Tina May Hall: Around
ten years. I work very ploddingly. It always seems to take me a few
months to write the first draft, and then I come back to it a year or
so later with some better idea of the shape and where the story needs
to go. And then maybe two years later, I really figure out where the
story needs to go. And then I try to avoid looking at the story for
a while. And then maybe I send it out to try to convince myself it
is done. I am definitely prone to fiddling with the stories—revision
is the really pleasurable part for me.
TSR:
Did you
have a collection in mind when you were writing them?
TMH:
No.
I’m always working on several things at once because of the
glacial pace at which I work. And I’ve been working on a couple of
longer projects for the past several years and starting stories on
the side. So one day it suddenly occurred to me that I had enough
material for a collection and I started compiling things and throwing
stuff out.
TSR:
How did
you choose which stories to include and in what order?
TMH: I
think writers generally have a pretty good sense of which stories
have achieved the shape they need to in order to hold up. It is kind
of like throwing a pot—your fingertips can just feel when it is in
balance. Though I will say that there is one story in the collection
that I had second thoughts about and tried to remove after the book
was accepted by the press, but my editor convinced me otherwise. In
terms of the order, I have a lot of very short stories and then a
novella made up of short shorts, so some of the placement was based
purely on length and changing that up so readers weren’t just
bombarded with a long stretch of very brief pieces. Also, I tend to
work with repeated imagery across stories, so it was a bit like a
jigsaw puzzle trying to get that into a pattern that had the right
rhythm.
TSR:
What
does the word "story"
mean to you?
TMH:
Oh,
a story is a thing you give to your best friend after her third bad
breakup when she calls you crying at dawn and a story is a thing you
tuck around your child when he wakes with a fever and death dreams in
the middle of the night and a story is a thing to hold in your mouth
during dentist appointments and long train rides and endless
committee meetings.
TSR:
Do you have a reader in mind when you write stories?
TMH: No,
but after years of teaching writing, I have a pesky sense of what it
means to set up reader expectations and a feeling of obligation to
satisfy (at least in part) those expectations.
TSR: Is
there
anything you'd like to ask someone who has read your collection, anything at all?
TMH:
Where
did you grow up? Do you remember anything before the age of five?

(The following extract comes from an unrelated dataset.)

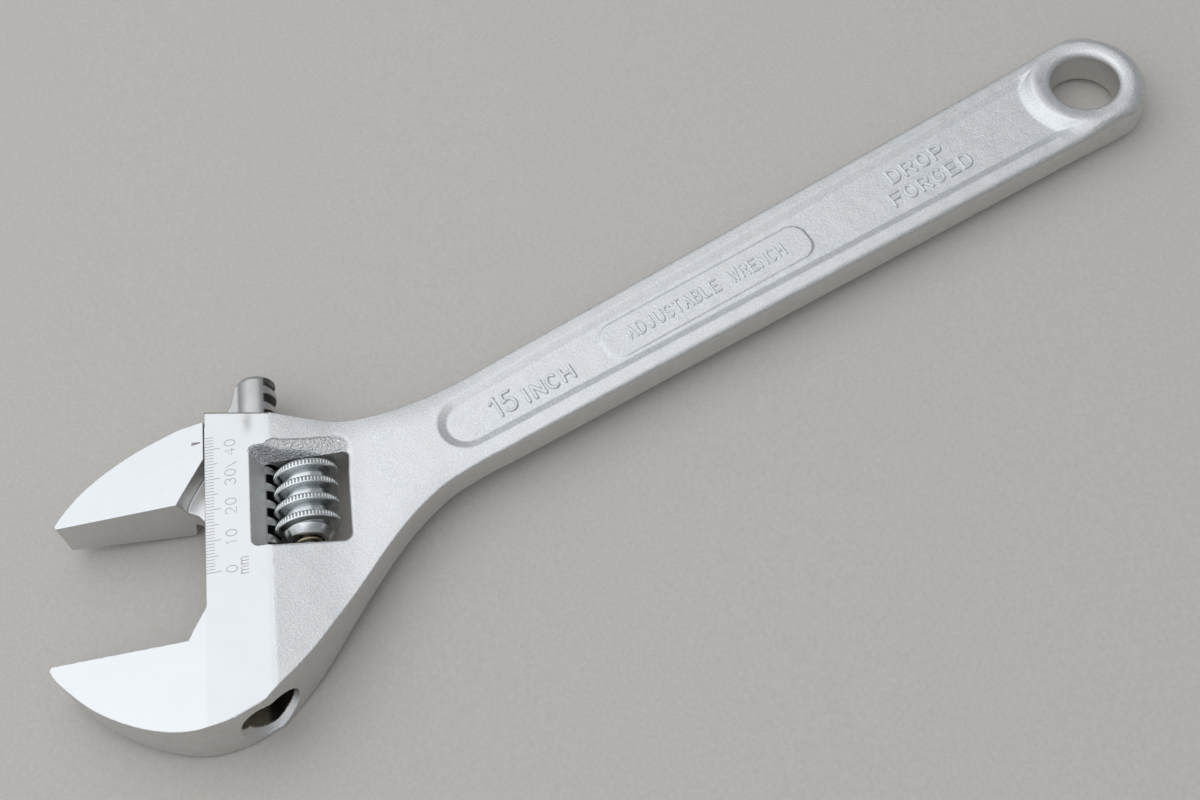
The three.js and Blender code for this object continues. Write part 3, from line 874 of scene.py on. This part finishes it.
def forged_chrome():
    """Satin chrome: fine and smooth where machined, sand-blasted where forged."""
    n = Nodes("satin_chrome_forging")
    machined, side = n.attribute("machined"), n.attribute("side")
    rough_and_highlit_lip, darkening, shade = n.attribute("rough"), n.attribute("darkening"), n.attribute("shade")
    grain = n.noise(0.55, 2.0)
    fine = n.noise(0.3, 2.0)
    coarse = n.noise(2.2, 3.0)
    clouds = n.noise(12.0, 4.0)
    forged = n.mix(n.ramp(grain, 0.0, 1.0), tint(0.68, 0.70, 0.715), tint(0.93, 0.945, 0.95))
    forged = n.mix(n.ramp(clouds, 0.0, 0.4), forged, tint(0.84, 0.85, 0.855))
    smooth = n.mix(n.ramp(clouds, 0.0, 1.0), tint(0.77, 0.795, 0.815), tint(0.82, 0.84, 0.855))
    colour = n.mix(machined, forged, smooth)
    # painted reflection: the side walls are tinted brownish like the floor they would mirror
    painted_floor_reflection = n.mix(n.ramp(coarse, 0.0, 1.0), tint(0.6, 0.58, 0.545), tint(0.7, 0.68, 0.645))
    colour = n.mix(n.math("MULTIPLY", side, 0.6), colour, painted_floor_reflection)
    shaded = n.math("MULTIPLY", shade, n.ramp(coarse, 0.3, 0.85))
    colour = n.mix(shaded, colour, tint(0.45, 0.47, 0.52))
    # dark brown: painted shadow in the bore and the slot, and darker marks on the head's face and
    # top edge
    darkened = n.math("MULTIPLY", darkening, n.ramp(grain, 0.5, 1.0))
    colour = n.mix(darkened, colour, tint(0.2, 0.17, 0.13))
    # painted highlight: the window's upper lip is whitened, except where painted shade lies
    painted_lip_highlight = n.math("SUBTRACT", n.math("MULTIPLY", rough_and_highlit_lip, 0.8), shade, True)
    colour = n.mix(painted_lip_highlight, colour, tint(0.97, 0.975, 0.98))
    rough = n.mix(machined, n.ramp(grain, 0.38, 0.52), n.ramp(clouds, 0.3, 0.36))
    sand = n.math("ADD", n.math("MULTIPLY", grain, 0.75), n.math("MULTIPLY", fine, 0.25))
    blasted = n.math("SUBTRACT", 1.0, machined, True)
    height = n.math("MULTIPLY", sand, n.math("MAXIMUM", blasted, 0.03))
    normal = n.bump(height, 0.15, 1.0)
    lumps = n.math("MULTIPLY", n.math("ADD", coarse, grain), rough_and_highlit_lip)
    return n.finish(colour, rough, n.bump(lumps, 0.6, 1.0, normal))


def machined_chrome():
    """Ground steel under satin chrome, with a fine brushed grain on its sides, which are tinted
    brownish as a painted reflection of the floor.
    """
    n = Nodes("machined_chrome")
    side, rod, darkening = n.attribute("side"), n.attribute("rod"), n.attribute("darkening")
    clouds = n.noise(7.0, 4.0)
    brushed = n.noise(0.3, 2.0, stretch=(1, 1, 30))
    colour = n.mix(n.ramp(clouds, 0.0, 1.0), tint(0.77, 0.795, 0.815), tint(0.82, 0.84, 0.855))
    # brushed grain on the sides, in brownish tones that paint the floor's reflection
    dim_tone = n.mix(n.ramp(brushed, 0.0, 1.0), tint(0.6, 0.59, 0.575), tint(0.72, 0.71, 0.695))
    colour = n.mix(n.math("MULTIPLY", side, 0.85), colour, dim_tone)
    turned_steel = n.mix(n.ramp(clouds, 0.0, 1.0), tint(0.5, 0.51, 0.505), tint(0.62, 0.63, 0.625))
    colour = n.mix(rod, colour, turned_steel)
    # painted shade, near black, in the rod's grooves and on the rod's lower end
    painted_groove_shade = n.math("MULTIPLY", n.attribute("groove"), 0.8)
    colour = n.mix(painted_groove_shade, colour, tint(0.13, 0.125, 0.11))
    darkened = n.math("MULTIPLY", darkening, n.ramp(brushed, 0.4, 0.8))
    colour = n.mix(darkened, colour, tint(0.42, 0.33, 0.22))
    rough = n.mix(side, n.ramp(clouds, 0.3, 0.36), n.ramp(brushed, 0.3, 0.42))
    normal = n.bump(n.math("MULTIPLY", brushed, side), 0.02, 0.5)
    return n.finish(colour, rough, normal)


def bright_steel(name, colour, rough, metallic=1.0):
    """Turned metal, cloudy, and slightly darker in its gaps, where shade is painted."""
    n = Nodes(name)
    gap = n.attribute("gap")
    clouds = n.noise(3.0, 4.0)
    fine = n.noise(0.25, 2.0)
    light = tuple(min(1, c * 1.14) for c in colour)
    mixed = n.mix(n.ramp(clouds, 0.0, 1.0), tint(*colour), tint(*light))
    # painted shade in the worm's gaps and on its lower flank
    mixed = n.mix(n.math("MULTIPLY", gap, 0.65), mixed, tint(0.2, 0.21, 0.22))
    bump = n.bump(fine, 0.003, 0.5)
    return n.finish(mixed, n.ramp(clouds, rough - 0.03, rough + 0.05), bump, metallic)


def floor_paper():
    n = Nodes("pale_floor")
    mottle = n.noise(1.2, 3.0)
    colour = n.mix(n.ramp(mottle, 0.0, 1.0), tint(0.57, 0.54, 0.5), tint(0.63, 0.6, 0.56))
    return n.finish(colour, None, None, 0.0)


# ---- build ----
body_plan = Plan([body_outline()], 0.3, 4.0, True)
jaw_plan = Plan([jaw_outline()], 0.15, 4.0, True)
neck_plan = Plan([neck_outline()], 0.15, 4.0, True)


def install(piece, body, slot, material, *nodes):
    piece.data.materials.append(material)
    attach(piece, body)
    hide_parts(*nodes)


steel = bright_steel("turned_steel", (0.5, 0.5, 0.5), 0.32)
forged_look = forged_chrome()
install(wrench_body(), "body", "forged_body", forged_look, "wrench_body")
install(movable_jaw(), "jaw", "jaw_and_rod", machined_chrome(), "movable_jaw")
worm_look = bright_steel("worm_steel", (0.84, 0.875, 0.9), 0.22)
install(adjusting_worm(), "worm", "knurled_worm", worm_look, "adjusting_worm")
install(worm_pin(), "body", "screw_pin", steel, "worm_pin")
brass = bright_steel("spring_brass", (0.42, 0.36, 0.25), 0.35)
install(worm_spring(), "body", "spring_wire", brass, "worm_spring")
etched = bright_steel("etched_mark", (0.42, 0.39, 0.39), 0.5, 0.0)
install(scale_marks(), "body", "forged_body", etched)
install(pointer_mark(), "jaw", "jaw_and_rod", etched)
PANEL_FLOOR = HANDLE_HALF - PANEL_DEPTH - INSET
# each word: its text, where it starts along and beside the handle, its length and height
PANEL_WORDS = (
    ("15", 94.9, -3.6, 7.4, 6.6),
    ("INCH", 105.0, -3.9, 16.3, 4.5),
    ("DROP", 238.6, 1.9, 19.6, 4.6),
    ("FORGED", 234.6, -5.8, 28.9, 4.6),
)
PAD_WORDS = (("ADJUSTABLE WRENCH", 142.0, -2.1, 55.0, 4.2),)
panel_words = raised_words("panel_lettering", PANEL_WORDS, 0.6, PANEL_FLOOR, 0.72)
install(panel_words, "body", "forged_body", forged_look)
pad_words = raised_words("pad_lettering", PAD_WORDS, 0.4, PANEL_FLOOR + PAD_HEIGHT, 0.5)
install(pad_words, "body", "forged_body", forged_look)

# ---- floor, light and camera ----
CAMERA_AT = (131.852944, -225.613687, 460.037422)  # head frame, millimetres
CAMERA_RIGHT = (0.986971, -0.123382, -0.103274)
CAMERA_DOWN = (-0.158522, -0.855587, -0.492789)
SENSOR_WIDTH = 36
IMAGE_WIDTH = 1200
CAMERA_LENS = 1786.2536 / IMAGE_WIDTH * SENSOR_WIDTH


def floor():
    """A pale floor that touches the head's underside and the far end of the handle."""
    lean = math.atan2(HEAD_HALF - HANDLE_HALF - RING_RISE, 286.0)
    half = 1500.0
    across = np.array([(-half, -half), (half, -half), (half, half), (-half, half)])
    z = -HEAD_HALF - 0.03 + (across[:, 0] - RIDGE_X) * math.tan(lean)
    made = add_mesh("floor", np.column_stack([across, z]), np.array([[0, 1, 2, 3]]))
    made.data.materials.append(floor_paper())


def lamp(name, at, aim, size, watts):
    data = bpy.data.lights.new(name, "AREA")
    data.shape = "RECTANGLE"
    data.size, data.size_y = size
    data.energy = watts
    made = bpy.data.objects.new(name, data)
    bpy.context.scene.collection.objects.link(made)
    made.location = at
    made.rotation_euler = (Vector(aim) - Vector(at)).to_track_quat("-Z", "Y").to_euler()


def camera():
    data = bpy.data.cameras.new("camera")
    data.lens = CAMERA_LENS
    data.sensor_width = SENSOR_WIDTH
    data.clip_start, data.clip_end = 0.01, 20
    made = bpy.data.objects.new("camera", data)
    bpy.context.scene.collection.objects.link(made)
    right, down = (Vector(turned([v])[0]).normalized() for v in (CAMERA_RIGHT, CAMERA_DOWN))
    ahead = right.cross(down)
    turn = Matrix((right, -down, -ahead)).transposed()
    made.matrix_world = Matrix.Translation(to_row([CAMERA_AT])[0]) @ turn.to_4x4()
    bpy.context.scene.camera = made


floor()
camera()
lamp("softbox_above", (-0.35, 0.65, 1.0), (-0.35, 0.65, 0.0), (2.0, 1.5), 5.1)
lamp("softbox_zenith", (-0.1, -0.5, 1.05), (-0.1, -0.1, 0.0), (1.5, 0.7), 1.5)
lamp("softbox_left", (-0.85, 0.45, 0.9), (-0.3, 0.2, 0.0), (0.6, 1.0), 0.2)


def studio():
    """A dim room, lighter to the left and overhead, dark at the horizon behind."""
    world = bpy.data.worlds.new("studio")
    world.use_nodes = True
    tree = world.node_tree
    background = tree.nodes["Background"]
    way = tree.nodes.new("ShaderNodeTexCoord").outputs["Generated"]
    parts = tree.nodes.new("ShaderNodeSeparateXYZ")
    tree.links.new(way, parts.inputs[0])

    def mapped(output, low, high, dim, bright):
        node = tree.nodes.new("ShaderNodeMapRange")
        node.interpolation_type = "SMOOTHSTEP"
        tree.links.new(output, node.inputs["Value"])
        for key, value in zip(RANGE_KEYS, (low, high, dim, bright)):
            node.inputs[key].default_value = value
        return node.outputs["Result"]

    def times(a, b):
        node = tree.nodes.new("ShaderNodeMath")
        node.operation = "MULTIPLY"
        tree.links.new(a, node.inputs[0])
        tree.links.new(b, node.inputs[1])
        return node.outputs[0]

    upward = mapped(parts.outputs["Z"], 0.0, 0.22, 0.2, 0.5)
    leftward = mapped(parts.outputs["X"], -0.8, 0.8, 1.45, 0.65)
    behind = mapped(parts.outputs["Y"], -0.85, -0.45, 0.6, 1.0)
    tree.links.new(times(times(upward, leftward), behind), background.inputs["Strength"])
    background.inputs["Color"].default_value = (0.93, 0.96, 1.0, 1)
    bpy.context.scene.world = world


studio()
bpy.context.scene.view_settings.view_transform = "Standard"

How did you get that scar on your knee? Do you watch reality
television? Would you pass the salt?
TSR: How does
it feel knowing that people are buying your book?
TMH:
Strangely,
it is kind of horrifying. And delightful. And of course, I’m very
grateful to them for doing it.
TSR:
What are you working on now?
TMH:
I’m
working on a novel about Victorian arctic exploration that is endless
because the research is too wonderful.
TSR:
What are
the three most recent short story collections you've read?
TMH:
Paul
Yoon’s Once the Shore, Brian Evenson’s Fugue State,
and Jennifer Pashley’s States.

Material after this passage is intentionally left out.